Memoria de la nieve

Desde Ibiza, Antonio Colinas lo escribía recientemente: «En el principio, fue la nieve. Si yo ahora cerrara mis ojos y, al cerrarlos, pretendiera hacer una recapitulación de palabras, sueños y vivencias, surgiría un solo símbolo; un solo recuerdo, el de la nieve. La nieve de uno de aquellos inviernos leoneses que no se ha vuelto a repetir». Hace algún tiempo, yo había escrito un libro entero para decir lo mismo («La nieve está en mi corazón como el silencio en las habitaciones de los balnearios: densa y profunda, indestructible. / La nieve está en mi corazón como la hiedra en las habitaciones donde nacimos»). No sé si, entre los dos, lo habremos conseguido.

Siempre, por estas fechas, los caminos españoles se borran con la nieve (ahora mismo en Madrid, mientras escribo). Accidentes, aludes, avalanchas, pueblos incomunicados, carreteras cerradas o sólo practicables con cadenas comparten estos días las noticias con las imágenes del esquí y las fotografías falsamente navideñas. Es la cara y la cruz, el envés y el revés de un símbolo polisémico, de un fruto inseparable del invierno, deseado y temido al mismo tiempo. Nada de esto significa, sin embargo, la nieve para mí.
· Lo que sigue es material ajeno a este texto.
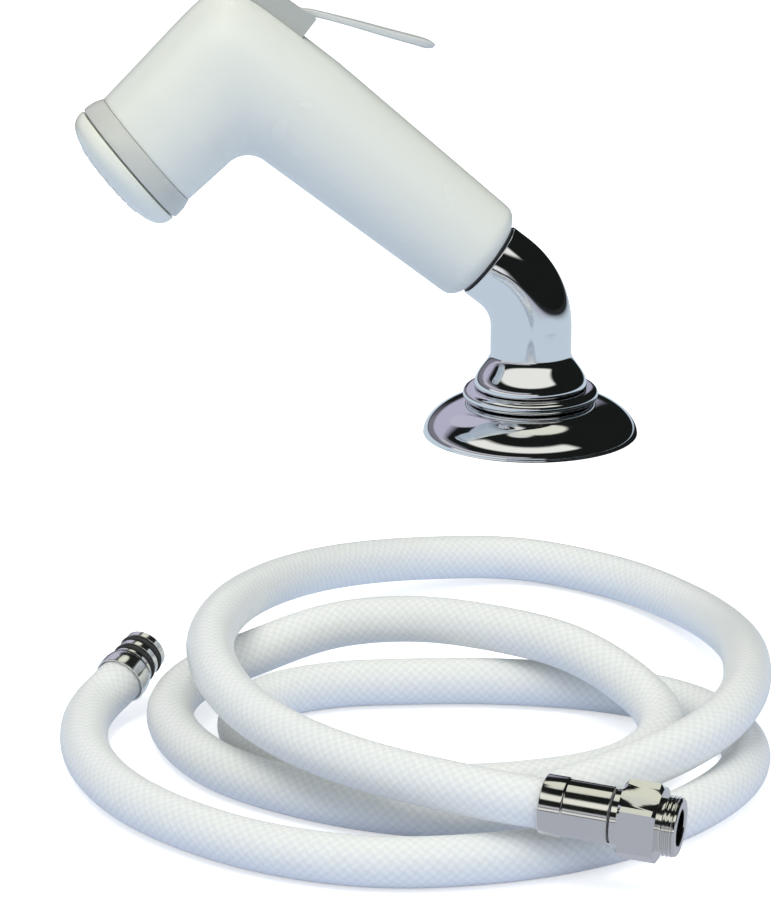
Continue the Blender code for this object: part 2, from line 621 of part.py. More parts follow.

Para mí y para quienes, como yo, convivieron con ella en la niñez, la nieve es nuestra memoria y, también, seguramente, forma parte de nuestra identidad. Decía Alberti una vez que él no recordaba el mar, sino que el mar formaba parte de él. Lo mismo podría decir yo respecto de la nieve.

Mis primeros recuerdos están todos impresos en la nieve. Nieve de Vegamián, alta nieve imposible que el hombre y el progreso convirtieron en locura. Nieve de La Matica, campesina y humilde, como sus gentes. Nieve de la ribera cuando, en Vegas, el fuego ahuyentaba los miedos en la noche. Hay una nieve, sin embargo, que perdura en mi memoria con más fuerza que las demás. La nieve de aquel valle de carbón donde quedaron enterrados para siempre los primeros inviernos de mi existencia. Yo tenía pocos años y, en Olleros, el invierno se prolongaba durante varios meses. Muy temprano, con el sueño colgando todavía de mis ojos, mi madre me llamaba y, tras desayunar, encogido bajo el abrigo, bajaba hasta Sabero hundiéndome en la nieve hasta perder completamente la sensación de frío. Después, a la caída de la tarde, desandaba el camino. Lo recuerdo como si fuera hoy. La luz de la cocina. El vapor de la leche. Los cristales helados por el amanecer. Recuerdo aquel abrigo y el dolor de las uñas amoratadas y de las orejas llenas de sabañones. Pero, sobre todas las cosas, sobre el vapor de la leche y de la cocina, sobre el olor de la estufa de leña, sobre la imagen del castillete que despertaba entre las montañas al mismo tiempo que yo, recuerdo a aquellos hombres que, a la ida y a la vuelta, se cruzaban conmigo camino de la mina. Ha pasado mucho tiempo desde entonces. Mucho más del que la memoria podría por sí sola iluminar. Pero hay recuerdos que permanecen adheridos a los ojos y que rescatan la sensación primera proyectando sobre el paisaje el reflejo de otra luz, arrancándole al tiempo imágenes perdidas, convirtiendo en memoria la mirada y el alma. Quizá porque la nieve sólo es espejo de un tiempo en el que la vida no tenía otros colores que el suyo.